I have a confession to make.  I like to know things.  No, not just that.  I like to have actual expertise about different subjects.  So I tend to ask a lot of questions, amass some knowledge, and go out into the world a little smarter than before.  Usually, I’ll put my foot in my big mouth, screw up, and crawl meekly back to my hole to start learning all over again.

However.  The more you know, the more you know you don’t know, and that’s getting ingrained in my brain as I go out and learn more about SMV and green automotive technology.  I really just don’t know much at all, but I’m working hard at figuring it all out.

So when resident mechanic Andy handed me the latest edition of Diesel Power and told me to read the article about the “Diesel Electric Supercar,” I was all over it.  I love to read.  I was going to own that article.

Yeah, right.

So it is now with great humility (and lots of extra research) that I can tell you what the article was about: the Capstone CMT-380 supercar, which is essentially a Ford GT40 kit car with a Capstone C30 microtubrine. Basically, the car is a hybrid of sorts: it runs on an electric motor (which has a range of about 80 miles) that can be plugged in or recharged with a diesel microturbine, which will kick in to run the vehicle when the electric motor is run down to a predetermined amount.  Take a look at this ad about the car.

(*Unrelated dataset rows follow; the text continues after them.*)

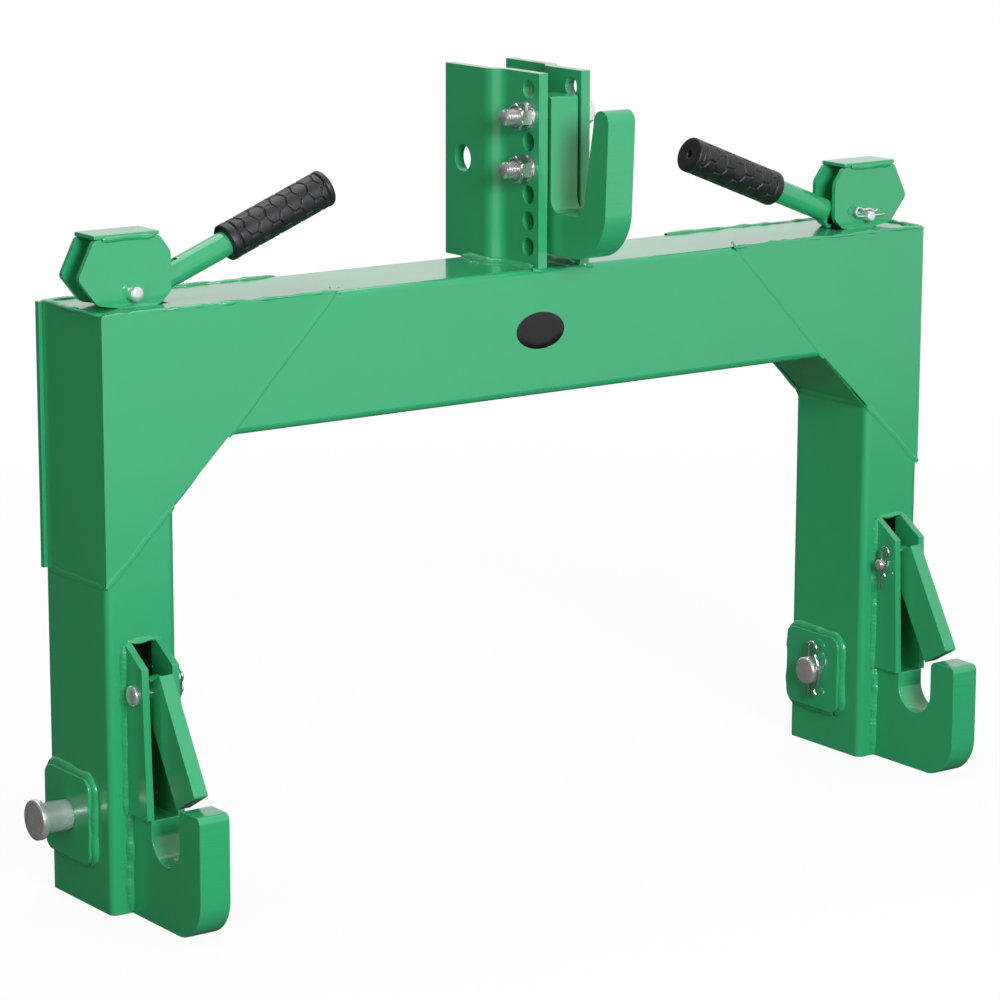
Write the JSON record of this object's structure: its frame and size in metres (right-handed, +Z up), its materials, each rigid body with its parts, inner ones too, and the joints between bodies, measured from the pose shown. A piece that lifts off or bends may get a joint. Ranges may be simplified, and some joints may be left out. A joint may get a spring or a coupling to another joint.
{
  "type": "three-point quick hitch",
  "caption": "Tractor three-point quick hitch: box frame with a bolted top hook, latched lower hooks, link pins and release levers.",
  "frame": {"origin": "under the middle of the outline, in the plane of the leg bottoms", "axes": "+X to the right along the beam, -Y to the front where the hooks point, +Z up"},
  "size_m": [0.801, 0.196, 0.5625],
  "materials": {
    "green_paint": "glossy green enamel over steel",
    "zinc": "bright zinc plating",
    "spring_steel": "plain spring wire",
    "grip_rubber": "matt moulded rubber with raised hexagons"
  },
  "bodies": {
    "frame": {"beam_tube": "green_paint", "left_leg_tube": "green_paint", "right_leg_tube": "green_paint", "left_corner_front_plate": "green_paint", "right_corner_front_plate": "green_paint", "left_corner_rear_plate": "green_paint", "right_corner_rear_plate": "green_paint", "left_corner_top_plate": "green_paint", "right_corner_top_plate": "green_paint", "left_corner_side_plate": "green_paint", "right_corner_side_plate": "green_paint", "left_corner_inner_plate": "green_paint", "right_corner_inner_plate": "green_paint", "left_mast_plate": "green_paint", "right_mast_plate": "green_paint", "top_hook": "green_paint", "top_hook_bolts": "zinc", "top_hook_nuts": "zinc", "top_hook_washers": "zinc", "left_lower_hook": "green_paint", "right_lower_hook": "green_paint", "left_latch_cheeks": "green_paint", "right_latch_cheeks": "green_paint", "left_latch_pin": "zinc", "right_latch_pin": "zinc", "left_latch_pin_clip": "zinc", "right_latch_pin_clip": "zinc", "left_pin_doublers": "green_paint", "right_pin_doublers": "green_paint", "left_bracket_front_plate": "green_paint", "right_bracket_front_plate": "green_paint", "left_bracket_rear_plate": "green_paint", "right_bracket_rear_plate": "green_paint", "left_bracket_top_plate": "green_paint", "right_bracket_top_plate": "green_paint", "left_lever_pin": "zinc", "right_lever_pin": "zinc", "left_lever_pin_clip": "zinc", "right_lever_pin_clip": "zinc", "left_rod_guide": "green_paint", "right_rod_guide": "green_paint"},
    "left_lever": {"left_lever_bar": "green_paint", "left_lever_plate": "green_paint", "left_grip": "grip_rubber"},
    "left_rod": {"left_pull_rod": "zinc", "left_spring_collar": "zinc", "left_return_spring": "spring_steel"},
    "left_latch": {"left_latch": "green_paint"},
    "left_link_pin": {"left_link_pin": "zinc", "left_link_pin_clip": "zinc"},
    "right_lever": {"right_lever_bar": "green_paint", "right_lever_plate": "green_paint", "right_grip": "grip_rubber"},
    "right_rod": {"right_pull_rod": "zinc", "right_spring_collar": "zinc", "right_return_spring": "spring_steel"},
    "right_latch": {"right_latch": "green_paint"},
    "right_link_pin": {"right_link_pin": "zinc", "right_link_pin_clip": "zinc"}
  },
  "joints": [
    {"name": "left_lever_lift", "type": "hinge", "parent": "frame", "child": "left_lever", "pos_m": [-0.3295, 0.032, 0.4305], "axis": [0, -1, 0], "range_deg": [0, 30], "stiffness_Nm_per_rad": 0.94, "springref_deg": -17.19},
    {"name": "left_rod_lift", "type": "slide", "parent": "frame", "child": "left_rod", "axis": [0, 0, 1], "range_m": [0, 0.0132], "deforming": ["left_return_spring"]},
    {"name": "left_latch_swing", "type": "hinge", "parent": "frame", "child": "left_latch", "pos_m": [-0.3415, -0.019, 0.1595], "axis": [1, 0, 0], "range_deg": [0, 35.6]},
    {"name": "left_link_pin_slide", "type": "slide", "parent": "frame", "child": "left_link_pin", "axis": [1, 0, 0], "range_m": [0, 0.0205]},
    {"name": "right_lever_lift", "type": "hinge", "parent": "frame", "child": "right_lever", "pos_m": [0.3295, 0.032, 0.4305], "axis": [0, 1, 0], "range_deg": [0, 30], "stiffness_Nm_per_rad": 0.94, "springref_deg": -17.19},
    {"name": "right_rod_lift", "type": "slide", "parent": "frame", "child": "right_rod", "axis": [0, 0, 1], "range_m": [0, 0.0132], "deforming": ["right_return_spring"]},
    {"name": "right_latch_swing", "type": "hinge", "parent": "frame", "child": "right_latch", "pos_m": [0.3415, -0.019, 0.1595], "axis": [1, 0, 0], "range_deg": [0, 35.6]},
    {"name": "right_link_pin_slide", "type": "slide", "parent": "frame", "child": "right_link_pin", "axis": [-1, 0, 0], "range_m": [0, 0.0205]}
  ],
  "couplings": [
    {"joint": "left_rod_lift", "follows": "left_lever_lift", "m_per_rad": 0.025019},
    {"joint": "left_latch_swing", "follows": "left_lever_lift", "ratio": 1.1833},
    {"joint": "right_rod_lift", "follows": "right_lever_lift", "m_per_rad": 0.025019},
    {"joint": "right_latch_swing", "follows": "right_lever_lift", "ratio": 1.1833}
  ]
}
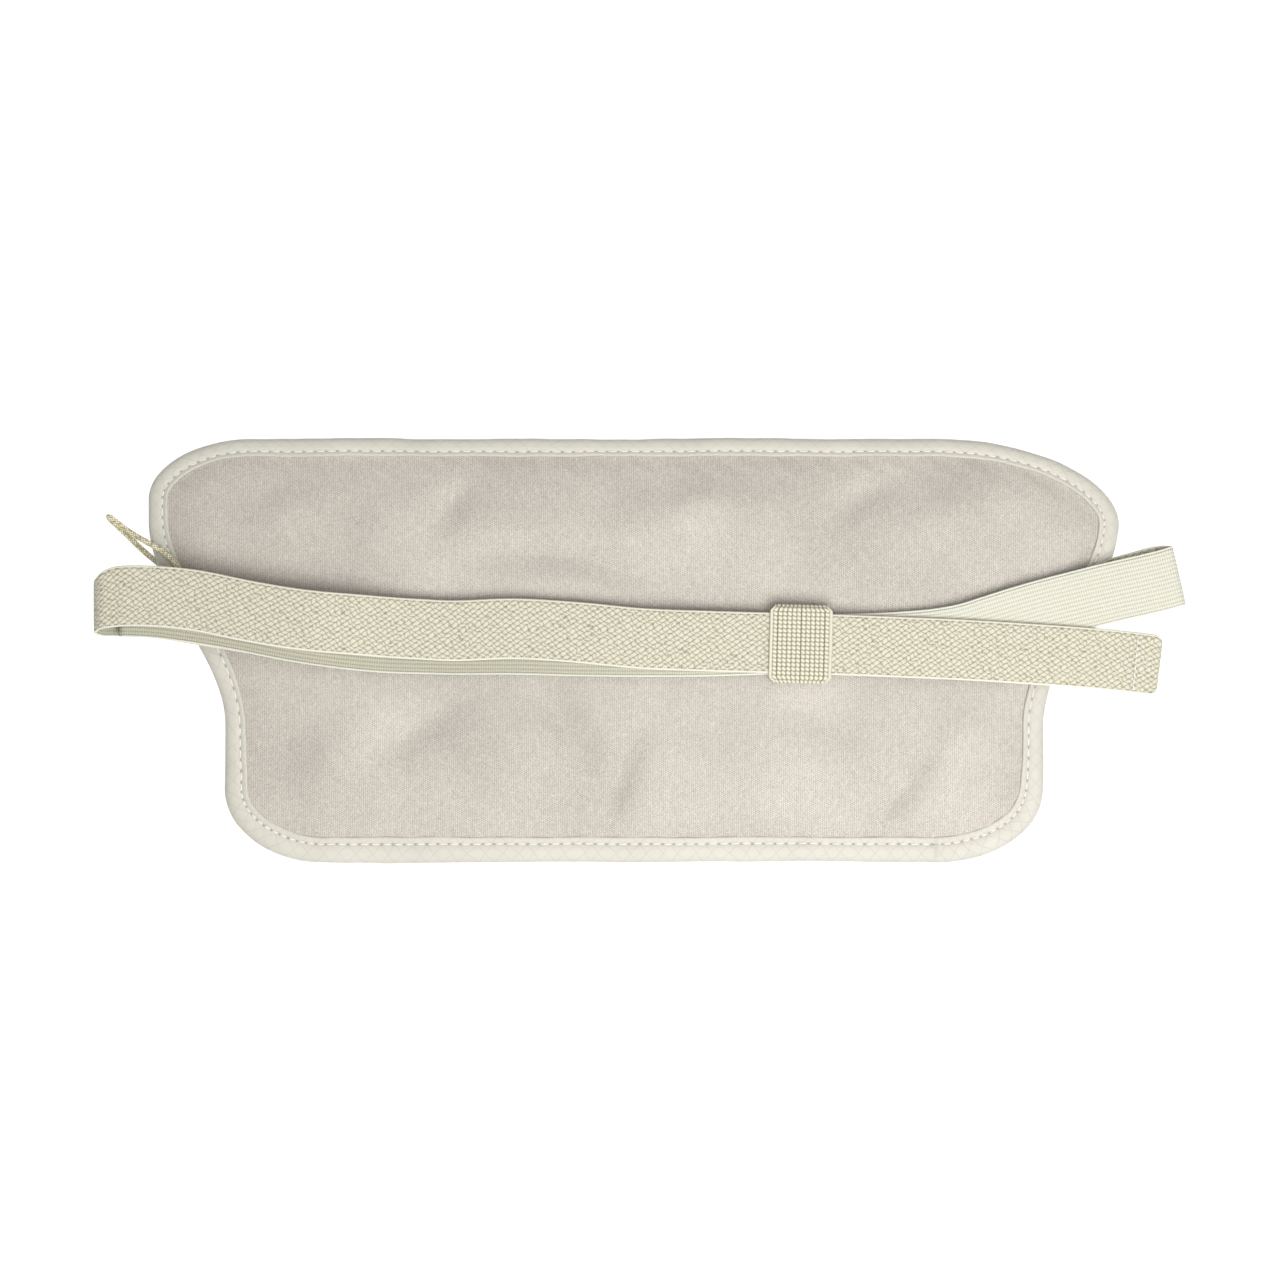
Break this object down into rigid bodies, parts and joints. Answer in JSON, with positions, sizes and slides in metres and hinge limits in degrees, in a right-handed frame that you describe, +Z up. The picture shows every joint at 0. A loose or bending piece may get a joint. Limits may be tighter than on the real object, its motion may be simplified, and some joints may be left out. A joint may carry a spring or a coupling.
{
  "type": "money belt",
  "caption": "Flat zipped waist pouch with bound edges and an elastic strap, closed by a flat side-release buckle, folded over its back and held by a sliding keeper loop.",
  "frame": {"origin": "middle of the folded belt's box, on the surface that the front panel lies on", "axes": "+X along the pouch towards the strap's folded root, +Y towards the pouch's longer top edge, +Z up through the back panel to the strap"},
  "size_m": [0.3493, 0.1364, 0.0192],
  "materials": {
    "knit_fabric": "fine warm grey-beige knit with upright wales",
    "lining": "thin plain woven lining",
    "binding": "satin grey-green cream bias binding",
    "zip_tape": "woven zip tape",
    "zip_coil": "nylon coil",
    "zip_metal": "satin enamelled zip metal",
    "braided_cord": "olive-gold and cream braid",
    "elastic": "cream elastic webbing, pebbled on one face and ribbed on the other",
    "thread": "polyester sewing thread",
    "buckle_plastic": "satin moulded beige plastic"
  },
  "bodies": {
    "pouch": {"front_panel": "knit_fabric", "back_panel": "knit_fabric", "inner_divider": "lining", "edge_binding": "binding", "main_zip_tapes": "zip_tape", "main_zip_coil": "zip_coil", "main_zip_stops": "zip_metal", "pocket_zip_tapes": "zip_tape", "pocket_zip_coil": "zip_coil", "pocket_zip_stops": "zip_metal", "strap_root_fold": "elastic", "strap_lower_run": "elastic", "strap_left_turns": "elastic", "strap_upper_run": "elastic", "strap_hem": "elastic", "short_strap": "elastic", "strap_bar_tacks": "thread", "buckle_socket": "buckle_plastic", "buckle_plug": "buckle_plastic"},
    "main_zip_slider": {"main_slider": "zip_metal", "main_pull_pin": "zip_metal"},
    "main_zip_pull": {"main_pull_tab": "zip_metal"},
    "pocket_zip_slider": {"pocket_slider": "zip_metal", "pull_cord": "braided_cord"},
    "keeper": {"keeper_loop": "elastic"},
    "upper_prong": {"prong_upper": "buckle_plastic"},
    "lower_prong": {"prong_lower": "buckle_plastic"}
  },
  "joints": [
    {"name": "main_zip_slide", "type": "slide", "parent": "pouch", "child": "main_zip_slider", "axis": [1, 0, 0], "range_m": [0, 0.239]},
    {"name": "main_pull_swing", "type": "hinge", "parent": "main_zip_slider", "child": "main_zip_pull", "pos_m": [-0.129, 0.04, 0.0005], "axis": [0, 1, 0], "range_deg": [0, 120]},
    {"name": "pocket_zip_slide", "type": "slide", "parent": "pouch", "child": "pocket_zip_slider", "axis": [1, 0, 0], "range_m": [0, 0.242], "deforming": ["pull_cord"]},
    {"name": "keeper_slide", "type": "slide", "parent": "pouch", "child": "keeper", "axis": [0.9997, -0.0262, 0], "range_m": [-0.028, 0.02]},
    {"name": "prong_upper_press", "type": "hinge", "parent": "pouch", "child": "upper_prong", "pos_m": [-0.12944, 0.01775, 0.0136], "axis": [0, 0, -1], "range_deg": [0, 11], "stiffness_Nm_per_rad": 0.2},
    {"name": "prong_lower_press", "type": "hinge", "parent": "pouch", "child": "lower_prong", "pos_m": [-0.13149, 0.00552, 0.0136], "axis": [0, 0, 1], "range_deg": [0, 11], "stiffness_Nm_per_rad": 0.2}
  ],
  "couplings": [
    {"joint": "prong_lower_press", "follows": "prong_upper_press", "ratio": 1}
  ]
}
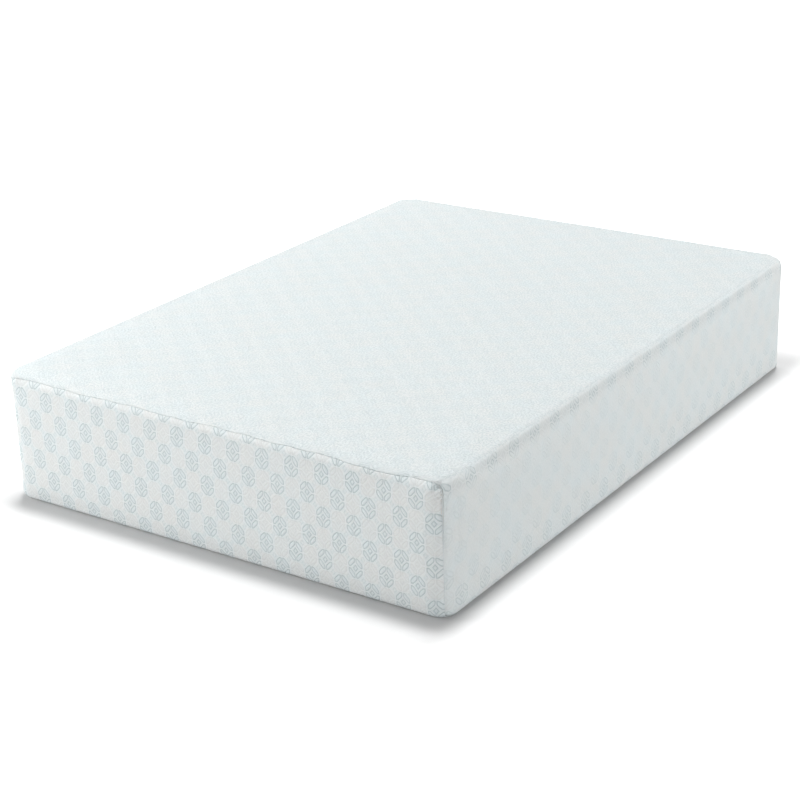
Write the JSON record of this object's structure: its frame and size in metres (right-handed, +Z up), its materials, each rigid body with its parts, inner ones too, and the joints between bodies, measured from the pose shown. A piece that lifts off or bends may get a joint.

Capstone says that the car produces very low emissions and meets the toughest emissions standards.  It has a range of about 500 miles (although can supposedly get about 210 mpg in a special testing mode) and can run off all kinds of fuels, including unprocessed waste gases.  The micorturbine has no liquid lubricants – it’s totally air-cooled and air-lubricated.

And because it’s a supercar, the prototype gas a top speed of 150 mph and can go from naught to sixty in under four seconds.


Capstone's microturbine

Capstone’s microturbines are already installed in buses and other kinds of transportation, as well as other types of industry.  The idea is pretty neat.  I can find one main thing it really has going for it: simplicity.  The process seems elegant compared to what’s underneath other hybrid hoods.  But nowhere, except in various comments I found, could I find a mention of price.  While Capstone says it has no interest in creating commercial cars for mass production, price (especially now) plays a huge role in consumer decisions.

So this car, like many other concept cars, is pretty cool.  But where is it going?  That’s the big question for a lot of these technologies.  Any ideas?